With me only being 5'5" tall-Trying to get ne thing out of my 6' x 4' x 3' tank is a night mare-I cant even reach the bottom of my tank


----------



## eiji (Sep 16, 2006)

Nick g said:


> Being an engineer, and lazy, and doing most of my tank maintenance after the fish stores are closed, i have made a ton of quick fixes with this hobby. I thought it would be cool to see some of your quick-rigs. i realize this at first seems like the DIY forum, but thats kinda for (it seems) projects, that are planned and on a larger scale. Im talking quick fixes that were born of necessity and worked and hence, have stayed around.
> here is an example of what i mean:
> View attachment 158588
> 
> ...


nice one McGuyver


----------



## Nick G (Jul 15, 2007)

thanks guys... im sure im not the only one here.
i gotta show you guys my system of doing water changes, since my apartment has 2 faucets, and neither are capatable with a python.


AKSkirmish said:


> HAHHA-Nice Nick-
> 
> I have done the same thing-Just on a larger scale-
> 
> With me only being 5'5" tall-Trying to get ne thing out of my 6' x 4' x 3' tank is a night mare-I cant even reach the bottom of my tank


oh man, i could see that being a serious issue. haha, ill bet that tank is a good time! (500 gllons?)


----------



## Chapz (Jul 9, 2007)

Simply Hilarious. 
hope u went to ur nearest chinese food store and said thanks for the chop sticks.


----------



## Nick G (Jul 15, 2007)

Chapz said:


> Simply Hilarious.
> hope u went to ur nearest chinese food store and said thanks for the chop sticks.


thats right, im cultured.

.... actually i stole them from you!


----------



## Ægir (Jan 21, 2006)

I was reading on another forum and they had a "ghetto award" topic for people to post pictures of corners they have cut, and basically your typical insurance company nightmares (wiring jobs, patches on leaky tanks, water change sysems and dosing pumps) it was damn funny! maybe we should start something similar?


----------



## Nick G (Jul 15, 2007)

Skunkbudfour20 said:


> I was reading on another forum and they had a "ghetto award" topic for people to post pictures of corners they have cut, and basically your typical insurance company nightmares (wiring jobs, patches on leaky tanks, water change sysems and dosing pumps) it was damn funny! maybe we should start something similar?


YES
that would be awesome!


----------



## eiji (Sep 16, 2006)

that idea is neat


----------



## notaverage (Sep 10, 2005)

Yeah its neat but not 1 person has replied with their own way of cutting corners etc?


----------



## Nick G (Jul 15, 2007)

notaverage said:


> Yeah its neat but not 1 person has replied with their own way of cutting corners etc?


 this is true.
maybe we could start a thread in the lounge, this forum may not be the most heavily traversed forum on this site.


----------



## eiji (Sep 16, 2006)

notaverage said:


> Yeah its neat but not 1 person has replied with their own way of cutting corners etc?

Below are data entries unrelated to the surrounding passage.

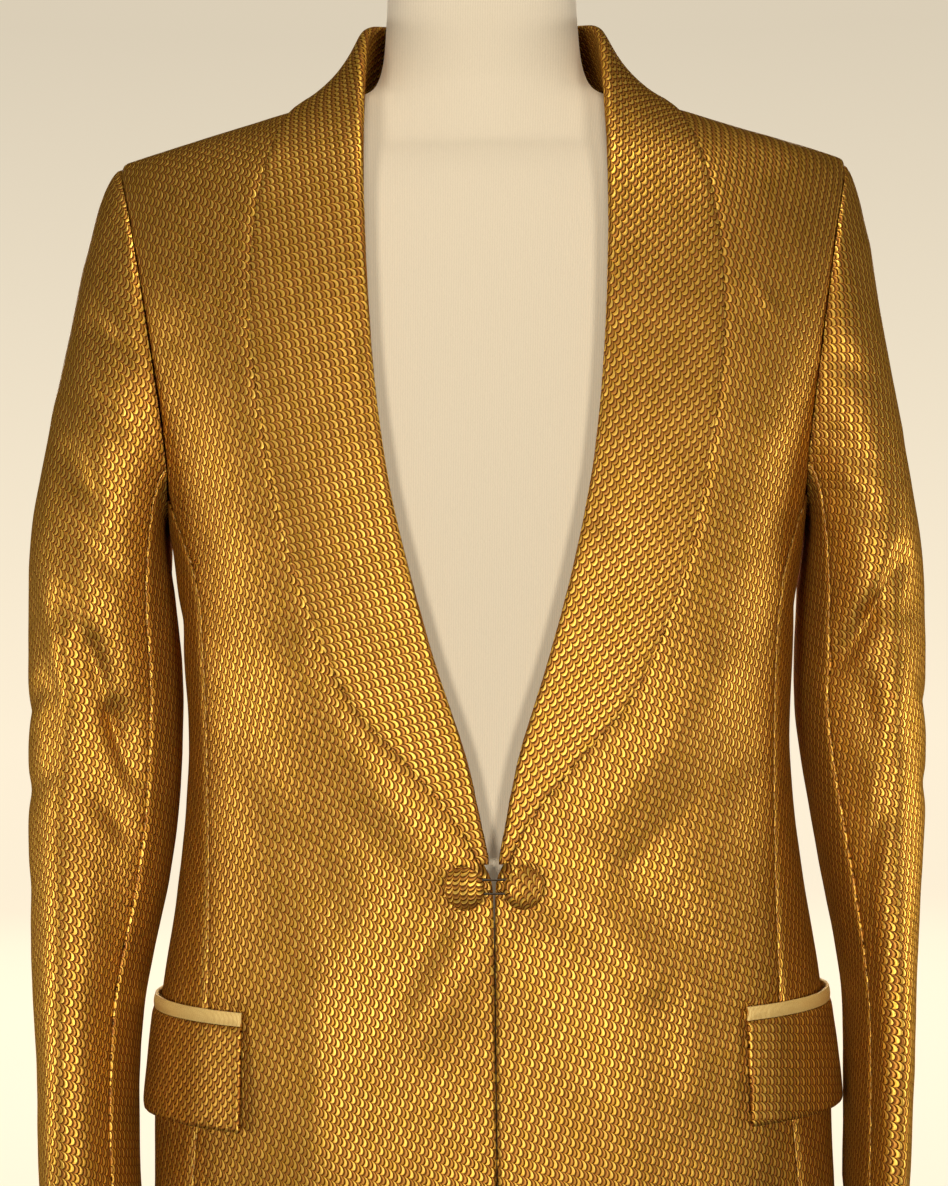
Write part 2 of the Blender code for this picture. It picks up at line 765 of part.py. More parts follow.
def make_form(parent):
    """A smooth torso with a neck and no limbs, closed at its flat base and at its neck."""
    look = material("form_jersey", JERSEY, 0.85, 0.3)
    bm = bmesh.new()
    loops = []
    for ring in FORM_RINGS:
        made = bmesh.ops.create_circle(bm, segments=FORM_SIDES, radius=1.0)
        for i, vert in enumerate(made["verts"]):
            turn = 360 * i / FORM_SIDES
            x, y, z = on_ring(form_ring, turn, ring.z)
            vert.co = Vector((x, y, z)) * MM
        loops.append({edge for vert in made["verts"] for edge in vert.link_edges})
    for lower, upper in zip(loops, loops[1:], strict=False):
        bmesh.ops.bridge_loops(bm, edges=list(lower | upper))
    for loop in (loops[0], loops[-1]):
        bmesh.ops.edgeloop_fill(bm, edges=list(loop))
    bmesh.ops.recalc_face_normals(bm, faces=bm.faces)
    mesh = bpy.data.meshes.new("dress_form")
    bm.to_mesh(mesh)
    bm.free()
    place_object("dress_form", mesh, look, parent)


def make_panels(look, parent):
    for name, places in (("front", front_places()), ("side", side_places()),
                         ("back", back_places())):
        faces = panel_faces(places)
        for side, sign in SIDES:
            wall(f"{name}_{side}", faces, sign, look, parent)


def make_sleeves(look, parent):
    for side, sign in SIDES:
        middle = sleeve_grid(side)
        way = grid_normals(middle, True)
        parts = {"top_sleeve": [], "under_sleeve": []}
        for grid in (middle - CLOTH / 2 * way, middle + CLOTH / 2 * way):
            under = grid[:, FRONT_SEAM_STEP:ELBOW_SEAM_STEP + 1]
            top = np.concatenate([grid[:, ELBOW_SEAM_STEP:-1], grid[:, :FRONT_SEAM_STEP + 1]], axis=1)
            parts["top_sleeve"].append(trimmed(top))
            parts["under_sleeve"].append(trimmed(under))
        for name, faces in parts.items():
            wall(f"{name}_{side}", faces, sign, look, parent)


def make_shawl(look, parent):
    middle = shawl_grid()
    way = grid_normals(middle, False)
    way[-1, :, 0] = 0.0
    way[-1] /= np.linalg.norm(way[-1], axis=1, keepdims=True)
    faces = [trimmed(middle - CLOTH / 2 * way), trimmed(middle + CLOTH / 2 * way)]
    for side, sign in SIDES:
        wall(f"shawl_{side}", faces, sign, look, parent)


def make_pockets(look, dark, parent):
    jet_bottom = JET_TOP_Z - JET_HEIGHT
    flap_top = jet_bottom - 2 * SEAM_TRIM
    jet = pocket_faces(JET_TOP_Z, jet_bottom, 2, 0.0)
    flap = pocket_faces(flap_top, flap_top - FLAP_HEIGHT, 3, FLAP_PROUD)
    for side, sign in SIDES:
        wall(f"jet_{side}", jet, sign, dark, parent)
        wall(f"flap_{side}", flap, sign, look, parent)


def button_profile():
    """Radius and height of a covered dome on a short shank, from the shank up to the crown."""
    under = SHANK_HEIGHT
    rim = under + BUTTON_RIM
    dome = BUTTON_HEIGHT - BUTTON_RIM
    flat = BUTTON_RADIUS - BUTTON_UNDERCUT
    points = [(0.0, 0.0), (SHANK_RADIUS, 0.0), (SHANK_RADIUS, under), (flat, under)]
    for degrees in (0, 25, 50, 70):
        angle = math.radians(degrees)
        points.append((BUTTON_RADIUS * math.cos(angle) ** 0.7, rim + dome * math.sin(angle)))
    return points + [(0.0, rim + dome)]


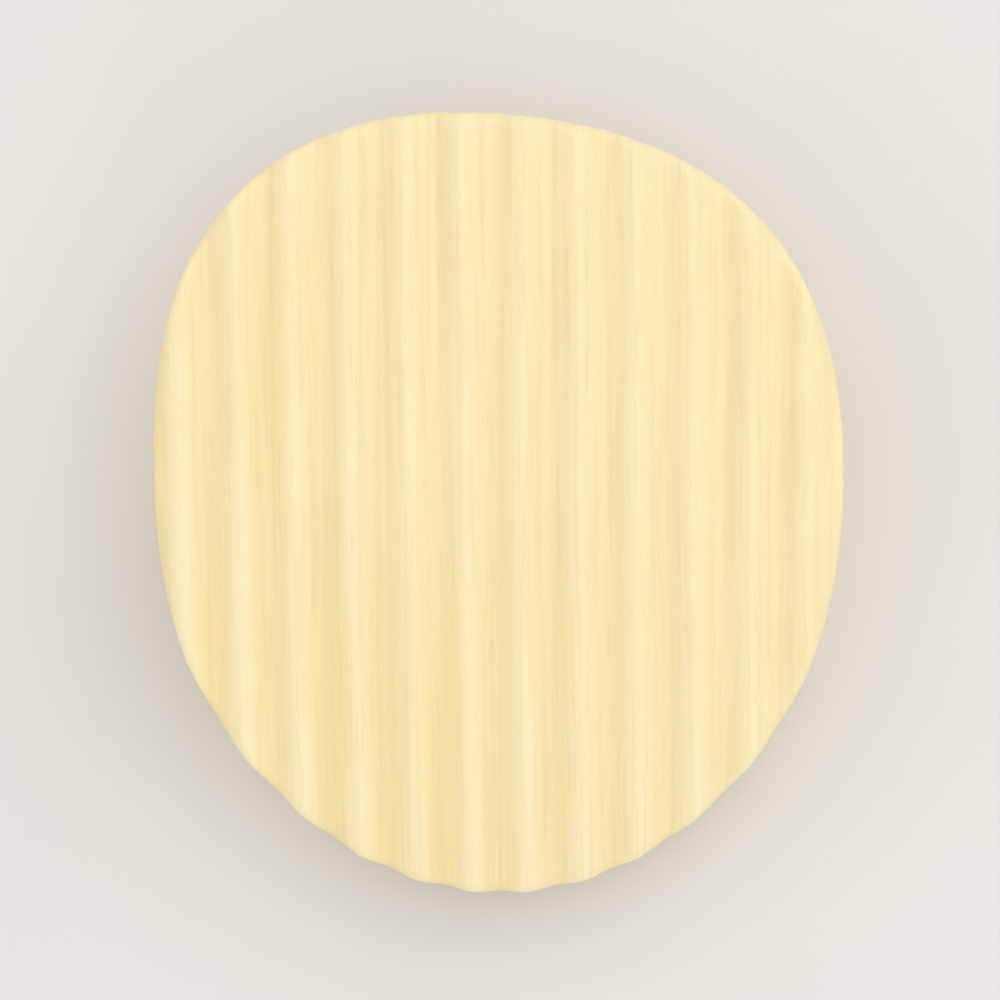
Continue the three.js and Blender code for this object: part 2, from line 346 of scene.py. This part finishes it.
def wall_faces(face_points, border, ring_count):
    """The faces of two grids of points, joined round their borders by rings of points that follow them."""
    row = CHIP_CELLS + 1
    corner = (np.arange(CHIP_CELLS)[:, None] * row + np.arange(CHIP_CELLS)).ravel()
    quads = np.column_stack([corner, corner + 1, corner + row + 1, corner + row])
    ring = 2 * face_points + np.arange(len(border))
    loops = [border, *(ring + k * len(border) for k in range(ring_count)), face_points + border]
    bands = [
        np.column_stack([above, below, np.roll(below, -1), np.roll(above, -1)])
        for above, below in zip(loops, loops[1:])
    ]
    return np.vstack([quads, quads[:, ::-1] + face_points, *bands])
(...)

i dont have the McGuyver in me...


----------



## Lifer374 (Dec 5, 2003)

Gives me better suction with the python...


----------



## RBP7 (Oct 13, 2006)

with my gravel vac i just DUCT TAPED a pice of garden hose to it so it will be long enough to go where i need it.


----------



## pirayaman (Nov 3, 2007)

ill post my old net / plexiglass gravel scaper wen i get home this post is great


----------